Online Degrees vs Going to Uni
Which option is right for you?
The prospects for studying for a degree by distance learning are increasing and courses are delivered primarily through the internet. Online degrees are the perfect solution for some students while others prefer the interaction and experience of studying at a campus and living independently. If the option appeals to you but you aren’t sure, it’s a good idea to look in detail and some of the advantages and disadvantages of both options.
What’s good about doing an online degree?
- It’s very flexible. You study at home to your own timetable and you can access course materials, tutor videos and lectures on the internet to suit your other commitments. This makes online degrees perfect for mature students who maybe want to combine study with family life or a full-time or part-time job.
- You aren’t necessarily tied to the academic year. Some online degree courses have variable start dates and some are available all year round.
- You can save money. Online study is not free and it’s not necessarily cheap, but it is not as costly as going to university full time. You can get tuition fee loans for online study through an accredited university such as the Open University and the University of London International Programme.
- By gaining a degree through online study you demonstrate to potential employers that you are an independent and motivated worker.
What are the downsides of studying online?
- You can feel isolated and it can be hard to maintain the momentum you need to complete the course and do well. It takes a lot of drive to keep going, working through the course materials and completing all the assignments when it’s just you doing the course.
- You are at the mercy of your internet connection – and your computer. If either fails you can suffer a setback and may even have trouble meeting your coursework deadlines. Try to plan in a backup – an old laptop and a local coffee shop with free WiFi if all else fails.
- It’s not as much fun as going to university, where you get to mix with other students, live away from home and enjoy the social life. It may suit you to study at home if you get plenty of people interaction at work but if you are doing a full-time online degree, make sure you take up any offers of face-to-face meetings or tutorials that are part of your course. Even webinars and discussion groups will allow you to get some support from tutors and fellow students.
- If you are combining an online degree and work, you may feel exhausted and ‘at work’ most of the time.
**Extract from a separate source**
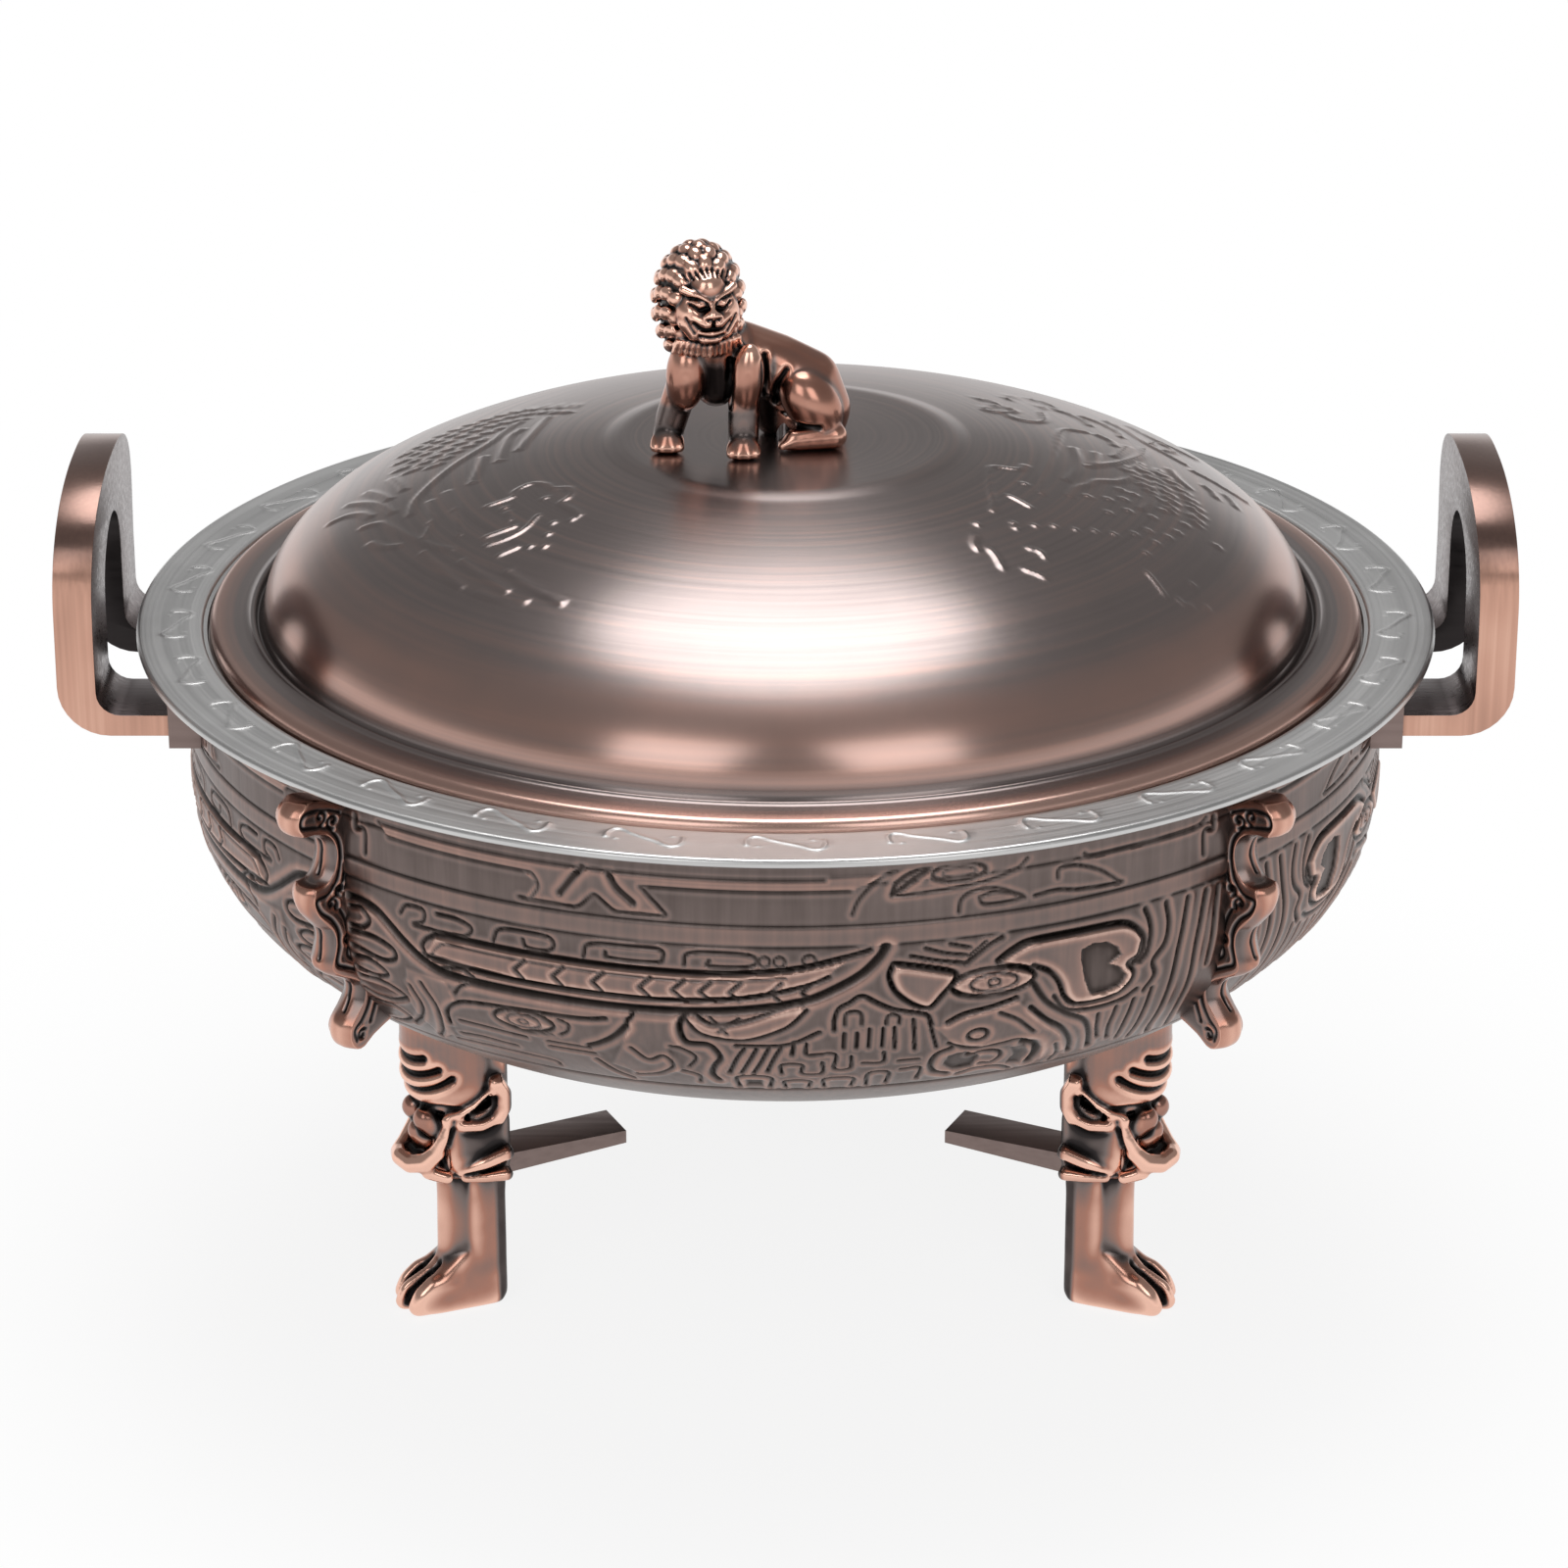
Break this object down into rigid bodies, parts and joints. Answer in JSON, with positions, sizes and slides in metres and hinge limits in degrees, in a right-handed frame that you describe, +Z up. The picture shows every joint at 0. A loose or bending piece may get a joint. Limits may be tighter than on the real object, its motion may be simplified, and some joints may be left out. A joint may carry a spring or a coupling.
{
  "type": "chafing dish",
  "caption": "Round chafing dish on mask legs, with a steel food pan, a lift-off dome lid with a lion knob, and bent handles.",
  "frame": {"origin": "on the table, under the middle of the bowl", "axes": "+X through the right handle, -Y towards the front where the lion looks, +Z up"},
  "size_m": [0.3692, 0.336, 0.2833],
  "materials": {
    "bowl_copper": "pressed steel with an antique copper finish, dark in its recesses",
    "lid_copper": "spun steel with a glossy, finely brushed antique copper finish",
    "cast_copper": "cast metal with a polished antique copper finish, black in its recesses",
    "handle_copper": "satin brushed antique copper",
    "steel": "satin stainless steel with a bright rolled edge",
    "screw_steel": "plain zinc-plated steel"
  },
  "bodies": {
    "stand": {"bowl": "bowl_copper", "fin_front_left": "cast_copper", "fin_front_right": "cast_copper", "fin_back_left": "cast_copper", "fin_back_right": "cast_copper", "fin_screws": "screw_steel", "handle_left": "handle_copper", "handle_right": "handle_copper", "handle_bracket_left": "bowl_copper", "handle_bracket_right": "bowl_copper", "handle_screws": "screw_steel", "leg_left": "cast_copper", "leg_right": "cast_copper", "leg_back": "cast_copper", "leg_screws": "screw_steel", "leg_washers": "screw_steel", "burner_arm_left": "bowl_copper", "burner_arm_right": "bowl_copper", "burner_arm_back": "bowl_copper", "arm_studs": "screw_steel"},
    "pan": {"food_pan": "steel"},
    "lid": {"lid": "lid_copper", "lion_finial": "cast_copper", "finial_screw": "screw_steel", "finial_washer": "screw_steel"}
  },
  "joints": [
    {"name": "pan_lift", "type": "slide", "parent": "stand", "child": "pan", "axis": [0, 0, 1], "range_m": [0, 0.115]},
    {"name": "lid_lift", "type": "slide", "parent": "pan", "child": "lid", "axis": [0, 0, 1], "range_m": [0, 0.06]}
  ]
}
It’s important to build in some time to do sports, relaxation or just to have fun.
The pros of going to uni
- Whether you live at home and attend a local university or you live on campus and away from home, going to uni provides an experience that goes way beyond your coursework. You get to discuss issues and interact with other students, gain independence, make new friends and change your whole outlook on life. Some people would argue that the real value of university is the way it trains and widens your mind, not the increased job prospects that may come with your degree.
- You move from living at home to being more independent, but within a fairly safe and protected environment.
- Your degree may be more accepted by potential employers – online degrees that are offered or accredited by recognised institutions should count the same – but some employers are slow to accept new ideas.
- You get the opportunity to meet and get to know new people – friends and potential contacts who may be valuable to your future job prospects. This is particularly true if you do a degree with some sort of industrial placement.
- If you move to a large city, you will be able to enjoy all the cultural, sporting and leisure facilities on offer, right on your doorstep.
The cons of campus life
- The size of your student debt is the major disadvantage. Going to university in the UK will leave you with a debt of up to £27,000 for tuition fees and perhaps another £15,000 to £20,000 for your living costs over 3 years. Paying it back is not as tough as you might think but the debt after doing an online degree from home will be around £11,000 to £15,000 in total.
- You may be homesick, you may not enjoy living in a basic student room, you may find it difficult to live with other students and you might not like attending regular lectures when and where you are told.
- You are more likely to have lectures and tutorials and seminars in large groups – online study feels more like one-to-one with your tutors and meetings are usually for small groups.